# Task details
Every line must be returned precisely as it is written.

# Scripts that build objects
# # # #

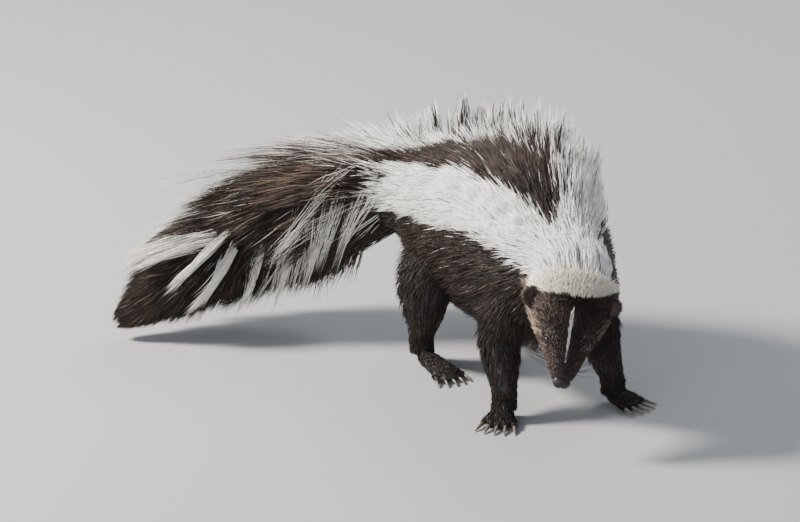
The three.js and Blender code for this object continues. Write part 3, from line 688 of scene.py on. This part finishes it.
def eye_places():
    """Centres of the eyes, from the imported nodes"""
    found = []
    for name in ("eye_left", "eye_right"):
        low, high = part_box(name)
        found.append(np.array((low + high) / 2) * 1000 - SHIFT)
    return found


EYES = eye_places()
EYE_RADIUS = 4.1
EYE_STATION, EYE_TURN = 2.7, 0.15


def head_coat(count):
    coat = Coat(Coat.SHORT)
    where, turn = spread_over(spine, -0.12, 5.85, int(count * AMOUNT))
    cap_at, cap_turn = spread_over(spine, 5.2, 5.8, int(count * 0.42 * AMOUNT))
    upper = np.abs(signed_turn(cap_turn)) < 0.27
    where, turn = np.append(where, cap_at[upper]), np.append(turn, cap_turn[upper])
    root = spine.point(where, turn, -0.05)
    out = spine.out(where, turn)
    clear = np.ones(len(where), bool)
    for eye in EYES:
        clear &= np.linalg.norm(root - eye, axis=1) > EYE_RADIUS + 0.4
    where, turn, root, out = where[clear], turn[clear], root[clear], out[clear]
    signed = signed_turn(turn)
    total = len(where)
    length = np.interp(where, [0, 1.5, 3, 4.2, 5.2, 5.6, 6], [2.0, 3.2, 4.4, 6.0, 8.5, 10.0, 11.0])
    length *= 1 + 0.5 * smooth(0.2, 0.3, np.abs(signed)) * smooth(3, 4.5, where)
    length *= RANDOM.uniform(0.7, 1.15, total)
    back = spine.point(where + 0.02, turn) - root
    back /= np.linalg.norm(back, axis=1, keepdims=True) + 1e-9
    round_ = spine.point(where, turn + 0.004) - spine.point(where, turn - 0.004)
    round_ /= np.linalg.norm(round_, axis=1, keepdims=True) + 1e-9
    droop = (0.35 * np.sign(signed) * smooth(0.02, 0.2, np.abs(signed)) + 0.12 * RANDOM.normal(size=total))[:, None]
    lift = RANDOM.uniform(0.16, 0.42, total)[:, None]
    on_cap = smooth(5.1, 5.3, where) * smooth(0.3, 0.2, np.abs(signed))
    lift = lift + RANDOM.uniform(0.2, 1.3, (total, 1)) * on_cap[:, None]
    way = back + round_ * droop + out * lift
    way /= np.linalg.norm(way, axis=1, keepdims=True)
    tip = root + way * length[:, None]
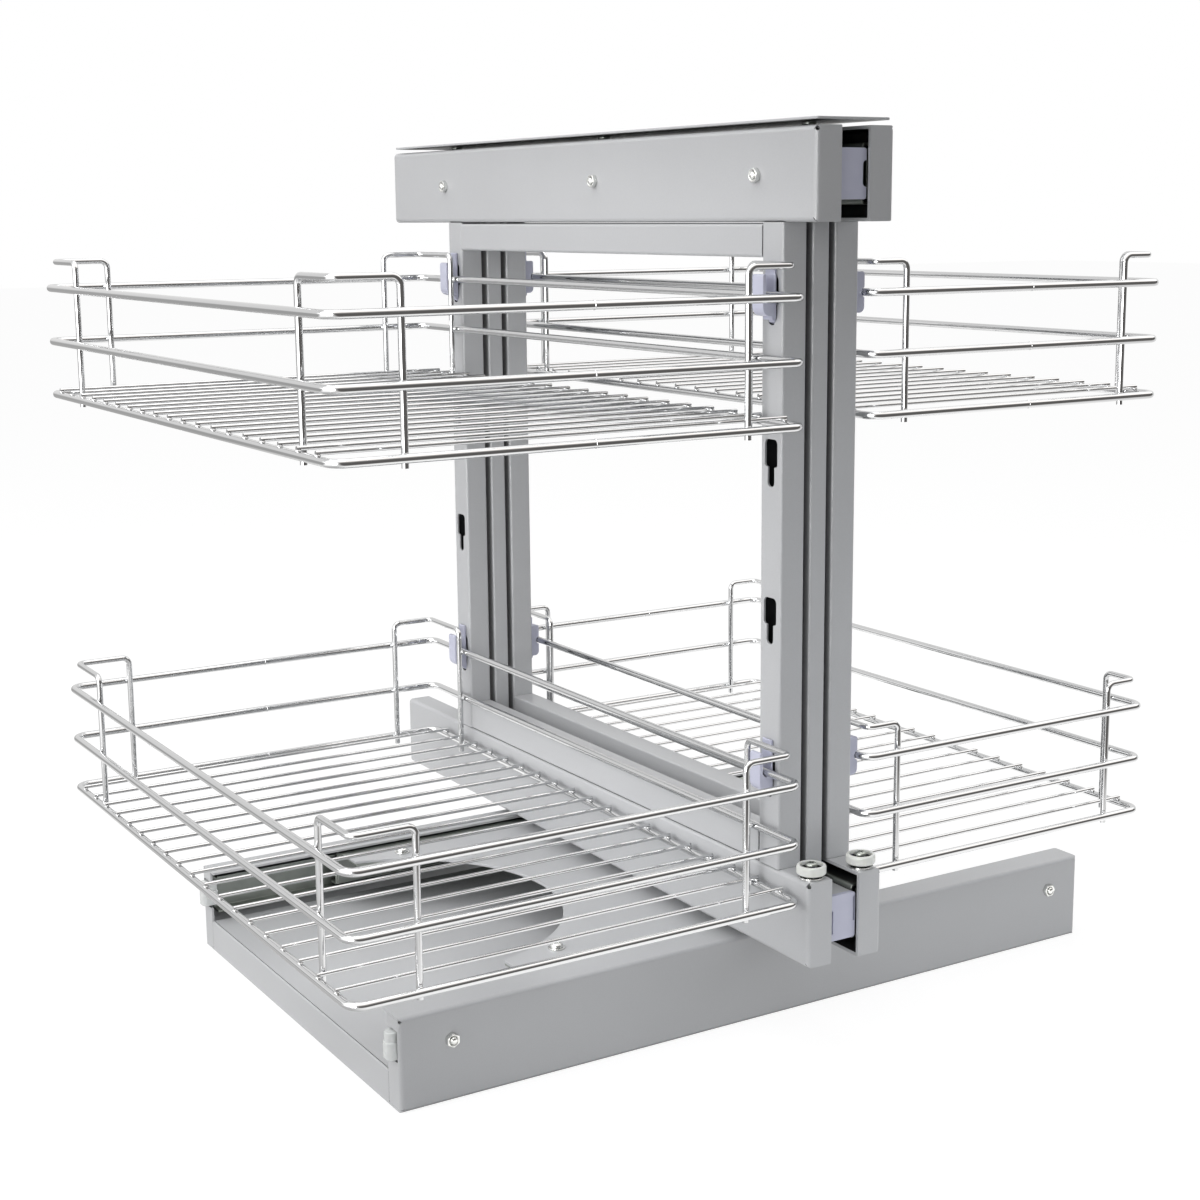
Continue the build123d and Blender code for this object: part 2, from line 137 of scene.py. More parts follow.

# # # #

# The output
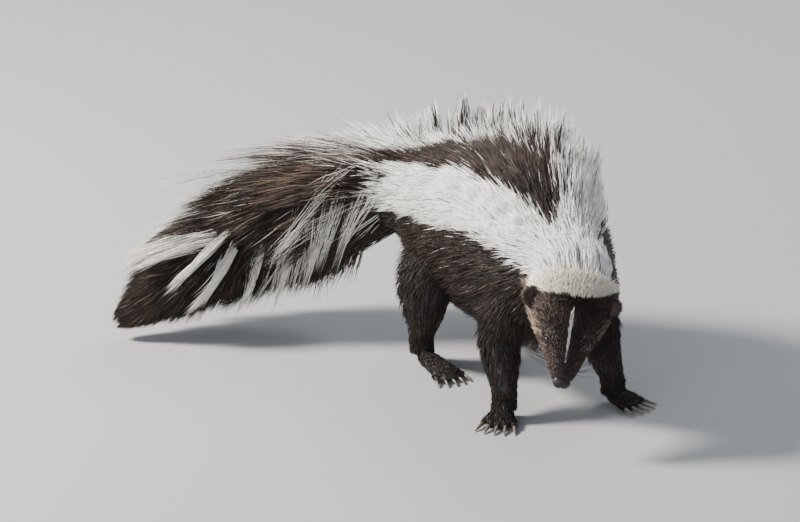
The three.js and Blender code for this object continues. Write part 3, from line 688 of scene.py on. This part finishes it.
def eye_places():
    """Centres of the eyes, from the imported nodes"""
    found = []
    for name in ("eye_left", "eye_right"):
        low, high = part_box(name)
        found.append(np.array((low + high) / 2) * 1000 - SHIFT)
    return found


EYES = eye_places()
EYE_RADIUS = 4.1
EYE_STATION, EYE_TURN = 2.7, 0.15


def head_coat(count):
    coat = Coat(Coat.SHORT)
    where, turn = spread_over(spine, -0.12, 5.85, int(count * AMOUNT))
    cap_at, cap_turn = spread_over(spine, 5.2, 5.8, int(count * 0.42 * AMOUNT))
    upper = np.abs(signed_turn(cap_turn)) < 0.27
    where, turn = np.append(where, cap_at[upper]), np.append(turn, cap_turn[upper])
    root = spine.point(where, turn, -0.05)
    out = spine.out(where, turn)
    clear = np.ones(len(where), bool)
    for eye in EYES:
        clear &= np.linalg.norm(root - eye, axis=1) > EYE_RADIUS + 0.4
    where, turn, root, out = where[clear], turn[clear], root[clear], out[clear]
    signed = signed_turn(turn)
    total = len(where)
    length = np.interp(where, [0, 1.5, 3, 4.2, 5.2, 5.6, 6], [2.0, 3.2, 4.4, 6.0, 8.5, 10.0, 11.0])
    length *= 1 + 0.5 * smooth(0.2, 0.3, np.abs(signed)) * smooth(3, 4.5, where)
    length *= RANDOM.uniform(0.7, 1.15, total)
    back = spine.point(where + 0.02, turn) - root
    back /= np.linalg.norm(back, axis=1, keepdims=True) + 1e-9
    round_ = spine.point(where, turn + 0.004) - spine.point(where, turn - 0.004)
    round_ /= np.linalg.norm(round_, axis=1, keepdims=True) + 1e-9
    droop = (0.35 * np.sign(signed) * smooth(0.02, 0.2, np.abs(signed)) + 0.12 * RANDOM.normal(size=total))[:, None]
    lift = RANDOM.uniform(0.16, 0.42, total)[:, None]
    on_cap = smooth(5.1, 5.3, where) * smooth(0.3, 0.2, np.abs(signed))
    lift = lift + RANDOM.uniform(0.2, 1.3, (total, 1)) * on_cap[:, None]
    way = back + round_ * droop + out * lift
    way /= np.linalg.norm(way, axis=1, keepdims=True)
    tip = root + way * length[:, None]
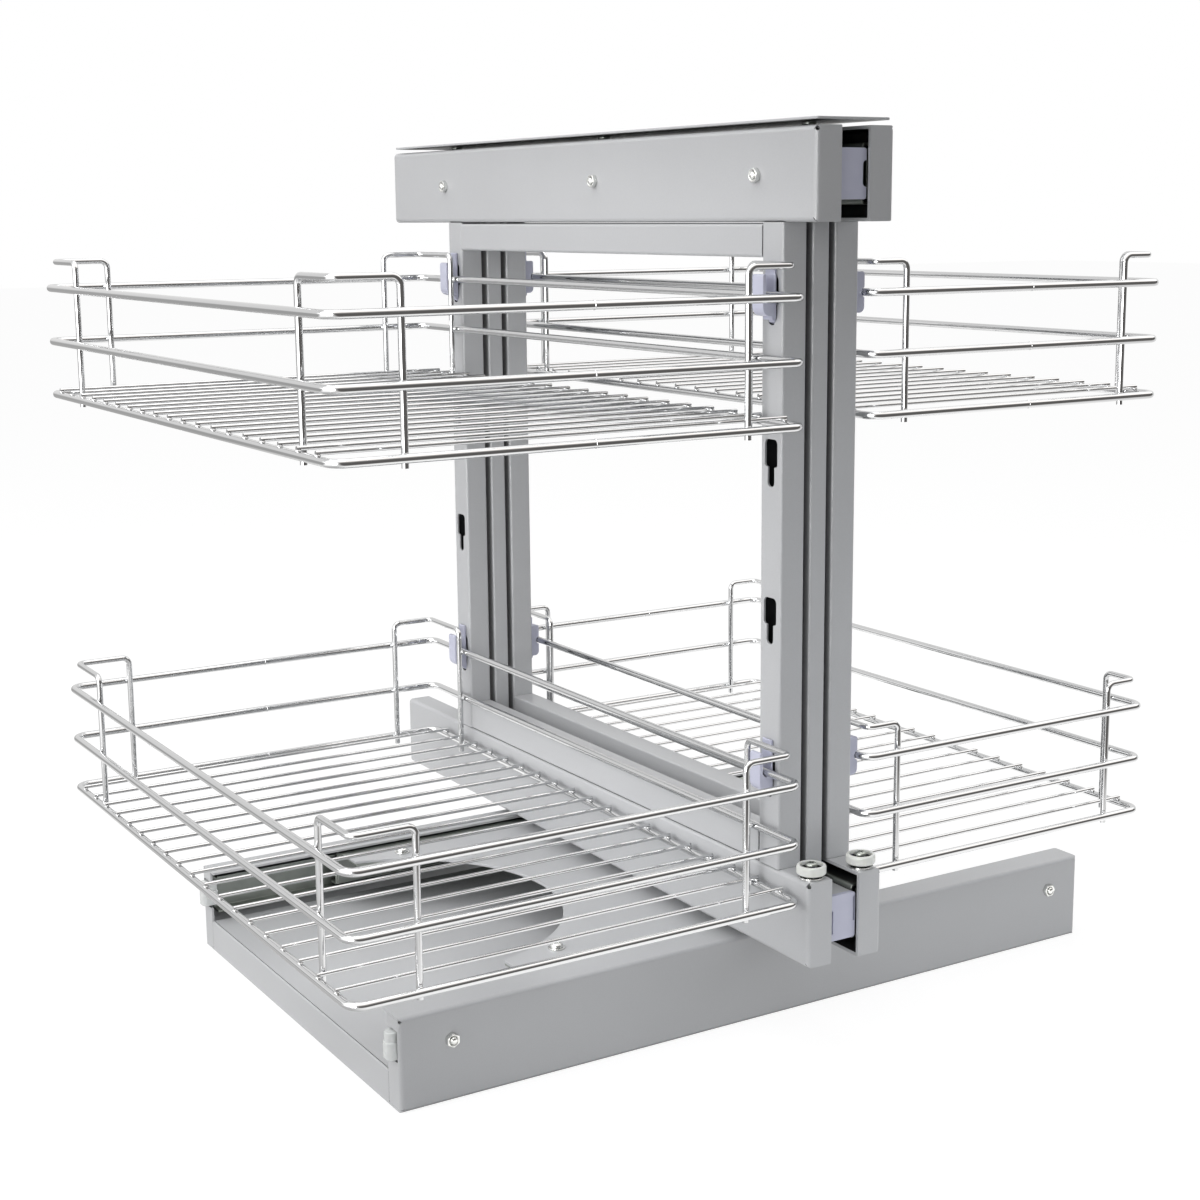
Continue the build123d and Blender code for this object: part 2, from line 137 of scene.py. More parts follow.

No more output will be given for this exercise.